I think it's partly because my body is dreading the fact that I am turning 19 IN ONE MONTH'S TIME!!!! I've said this like a thousand times before because I am genuinely upset by how I'm turning so old. I got judged quite a lot because I always said this in front of friends who are 1 or 2 years older than me but now NOBODY CAN JUDGE ME FOR SAYING THIS WAHAHAHA
Maybe because I know I'm going to somehow die before I reach like, 40 years old, so mathematically speaking I am currently going through my mid-life crisis. I'm not even 20 years old and I already look like I have one foot in the grave.
Plus I've been reading a lot of stuff that have been getting me really down lately?? I don't know what's happening to me (I'm just gonna blame everything on midlife crisis) but I feel damn lost in life?!?! I've come to realise I'm actually a pretty shitty feature writer (and as of now I still do not have an approved story idea so I'm like 95% fucked), and I'd much rather focus on pubic relations than public relations because as I had expected, I am actually not a huge fan of PR.
I'm the sort of person who will fire back at people if they lodge a complaint towards my company leh. I've heard of instances where a minor mistake made by the company would result in some bitchy customer demanding crazy compensations like $100 gift vouchers and that kinda shit. Wtf dude?? If I were the PR manager I would just kick the person in the balls and ask him/her to have a stadiumful of seats to be honest. I would also lose my job within one week.

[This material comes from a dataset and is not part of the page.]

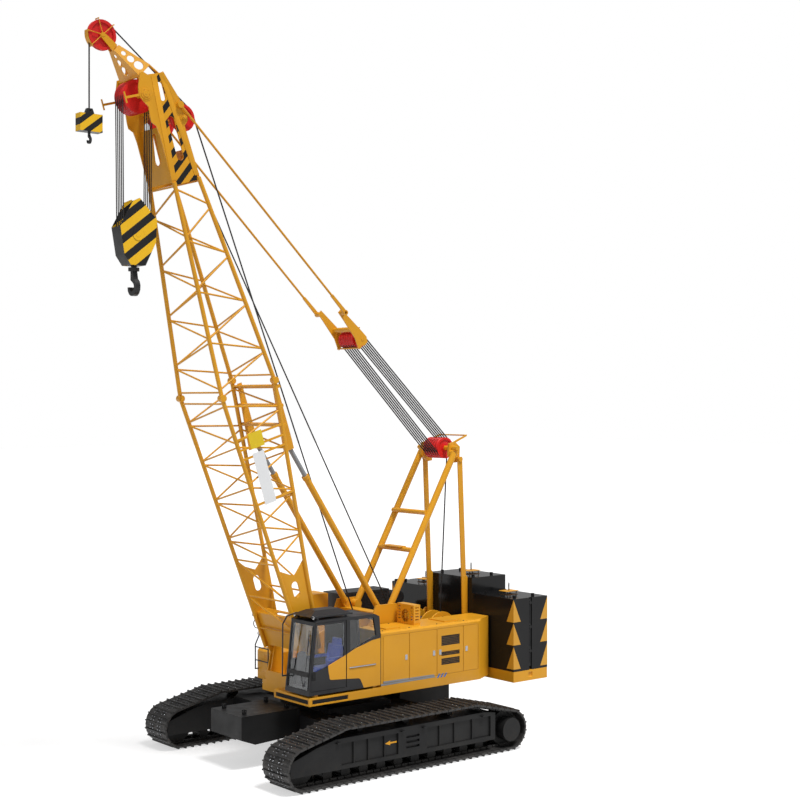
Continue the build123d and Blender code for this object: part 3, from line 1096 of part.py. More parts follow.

aaaaand I'm probably gonna end up sweeping the floors after I graduate which I am completely ready for anyways. I've literally reached a point in my life where anything goes because I've just lost all hope HAHAHAHA. It's not necessarily a bad thing since I feel more relaxed.... for now. Leave tomorrow's worries to tomorrow. And hope to die soon enough so I won't have to go through anymore shit. Sounds like a plan!!!